-- start of EXCERPTED RECORDS --

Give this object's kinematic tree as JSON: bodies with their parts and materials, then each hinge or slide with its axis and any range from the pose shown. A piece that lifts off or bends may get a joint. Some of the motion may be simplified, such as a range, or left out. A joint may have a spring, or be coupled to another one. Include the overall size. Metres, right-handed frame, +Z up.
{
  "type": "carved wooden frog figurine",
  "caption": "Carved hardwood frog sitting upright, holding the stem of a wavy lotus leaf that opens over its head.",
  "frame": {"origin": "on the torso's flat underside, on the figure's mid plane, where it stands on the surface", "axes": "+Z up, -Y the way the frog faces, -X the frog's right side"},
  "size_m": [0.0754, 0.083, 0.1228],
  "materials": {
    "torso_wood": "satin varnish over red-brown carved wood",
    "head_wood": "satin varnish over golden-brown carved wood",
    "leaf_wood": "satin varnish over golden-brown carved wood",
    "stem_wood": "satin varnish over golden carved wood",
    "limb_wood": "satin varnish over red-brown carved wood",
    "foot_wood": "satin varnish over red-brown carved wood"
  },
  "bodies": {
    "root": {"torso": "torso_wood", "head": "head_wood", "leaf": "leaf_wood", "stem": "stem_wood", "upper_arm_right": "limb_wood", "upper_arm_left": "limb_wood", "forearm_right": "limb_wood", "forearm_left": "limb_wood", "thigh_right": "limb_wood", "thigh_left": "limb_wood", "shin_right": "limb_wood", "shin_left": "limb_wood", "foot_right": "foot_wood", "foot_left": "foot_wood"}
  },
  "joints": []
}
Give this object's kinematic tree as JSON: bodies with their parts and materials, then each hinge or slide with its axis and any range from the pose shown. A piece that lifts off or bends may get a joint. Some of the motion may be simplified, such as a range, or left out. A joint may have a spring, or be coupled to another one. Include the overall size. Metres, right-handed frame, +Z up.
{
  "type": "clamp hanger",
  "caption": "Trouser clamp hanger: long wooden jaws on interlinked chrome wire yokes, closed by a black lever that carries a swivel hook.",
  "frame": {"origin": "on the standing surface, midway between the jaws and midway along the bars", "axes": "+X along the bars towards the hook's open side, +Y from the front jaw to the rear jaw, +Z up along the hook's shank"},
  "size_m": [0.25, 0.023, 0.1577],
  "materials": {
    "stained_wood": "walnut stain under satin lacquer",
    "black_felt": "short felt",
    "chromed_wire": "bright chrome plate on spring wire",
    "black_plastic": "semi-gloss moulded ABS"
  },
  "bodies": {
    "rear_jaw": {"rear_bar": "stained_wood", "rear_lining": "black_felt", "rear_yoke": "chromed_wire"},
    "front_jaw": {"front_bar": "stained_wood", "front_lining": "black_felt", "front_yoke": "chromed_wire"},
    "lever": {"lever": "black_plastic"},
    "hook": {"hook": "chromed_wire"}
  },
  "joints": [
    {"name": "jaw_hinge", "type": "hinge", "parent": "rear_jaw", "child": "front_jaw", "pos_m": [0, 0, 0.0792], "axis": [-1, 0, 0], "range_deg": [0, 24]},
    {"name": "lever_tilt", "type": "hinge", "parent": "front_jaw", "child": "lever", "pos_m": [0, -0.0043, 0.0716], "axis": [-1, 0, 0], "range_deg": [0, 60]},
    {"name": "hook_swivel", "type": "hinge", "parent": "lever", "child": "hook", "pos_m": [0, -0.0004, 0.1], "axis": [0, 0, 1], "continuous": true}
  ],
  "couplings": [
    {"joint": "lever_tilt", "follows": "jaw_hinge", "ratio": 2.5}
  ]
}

-- end of EXCERPTED RECORDS --

Restate each entry exactly, skipping none.

Give this object's kinematic tree as JSON: bodies with their parts and materials, then each hinge or slide with its axis and any range from the pose shown. A piece that lifts off or bends may get a joint. Some of the motion may be simplified, such as a range, or left out. A joint may have a spring, or be coupled to another one. Include the overall size. Metres, right-handed frame, +Z up.
{
  "type": "carved wooden frog figurine",
  "caption": "Carved hardwood frog sitting upright, holding the stem of a wavy lotus leaf that opens over its head.",
  "frame": {"origin": "on the torso's flat underside, on the figure's mid plane, where it stands on the surface", "axes": "+Z up, -Y the way the frog faces, -X the frog's right side"},
  "size_m": [0.0754, 0.083, 0.1228],
  "materials": {
    "torso_wood": "satin varnish over red-brown carved wood",
    "head_wood": "satin varnish over golden-brown carved wood",
    "leaf_wood": "satin varnish over golden-brown carved wood",
    "stem_wood": "satin varnish over golden carved wood",
    "limb_wood": "satin varnish over red-brown carved wood",
    "foot_wood": "satin varnish over red-brown carved wood"
  },
  "bodies": {
    "root": {"torso": "torso_wood", "head": "head_wood", "leaf": "leaf_wood", "stem": "stem_wood", "upper_arm_right": "limb_wood", "upper_arm_left": "limb_wood", "forearm_right": "limb_wood", "forearm_left": "limb_wood", "thigh_right": "limb_wood", "thigh_left": "limb_wood", "shin_right": "limb_wood", "shin_left": "limb_wood", "foot_right": "foot_wood", "foot_left": "foot_wood"}
  },
  "joints": []
}
Give this object's kinematic tree as JSON: bodies with their parts and materials, then each hinge or slide with its axis and any range from the pose shown. A piece that lifts off or bends may get a joint. Some of the motion may be simplified, such as a range, or left out. A joint may have a spring, or be coupled to another one. Include the overall size. Metres, right-handed frame, +Z up.
{
  "type": "clamp hanger",
  "caption": "Trouser clamp hanger: long wooden jaws on interlinked chrome wire yokes, closed by a black lever that carries a swivel hook.",
  "frame": {"origin": "on the standing surface, midway between the jaws and midway along the bars", "axes": "+X along the bars towards the hook's open side, +Y from the front jaw to the rear jaw, +Z up along the hook's shank"},
  "size_m": [0.25, 0.023, 0.1577],
  "materials": {
    "stained_wood": "walnut stain under satin lacquer",
    "black_felt": "short felt",
    "chromed_wire": "bright chrome plate on spring wire",
    "black_plastic": "semi-gloss moulded ABS"
  },
  "bodies": {
    "rear_jaw": {"rear_bar": "stained_wood", "rear_lining": "black_felt", "rear_yoke": "chromed_wire"},
    "front_jaw": {"front_bar": "stained_wood", "front_lining": "black_felt", "front_yoke": "chromed_wire"},
    "lever": {"lever": "black_plastic"},
    "hook": {"hook": "chromed_wire"}
  },
  "joints": [
    {"name": "jaw_hinge", "type": "hinge", "parent": "rear_jaw", "child": "front_jaw", "pos_m": [0, 0, 0.0792], "axis": [-1, 0, 0], "range_deg": [0, 24]},
    {"name": "lever_tilt", "type": "hinge", "parent": "front_jaw", "child": "lever", "pos_m": [0, -0.0043, 0.0716], "axis": [-1, 0, 0], "range_deg": [0, 60]},
    {"name": "hook_swivel", "type": "hinge", "parent": "lever", "child": "hook", "pos_m": [0, -0.0004, 0.1], "axis": [0, 0, 1], "continuous": true}
  ],
  "couplings": [
    {"joint": "lever_tilt", "follows": "jaw_hinge", "ratio": 2.5}
  ]
}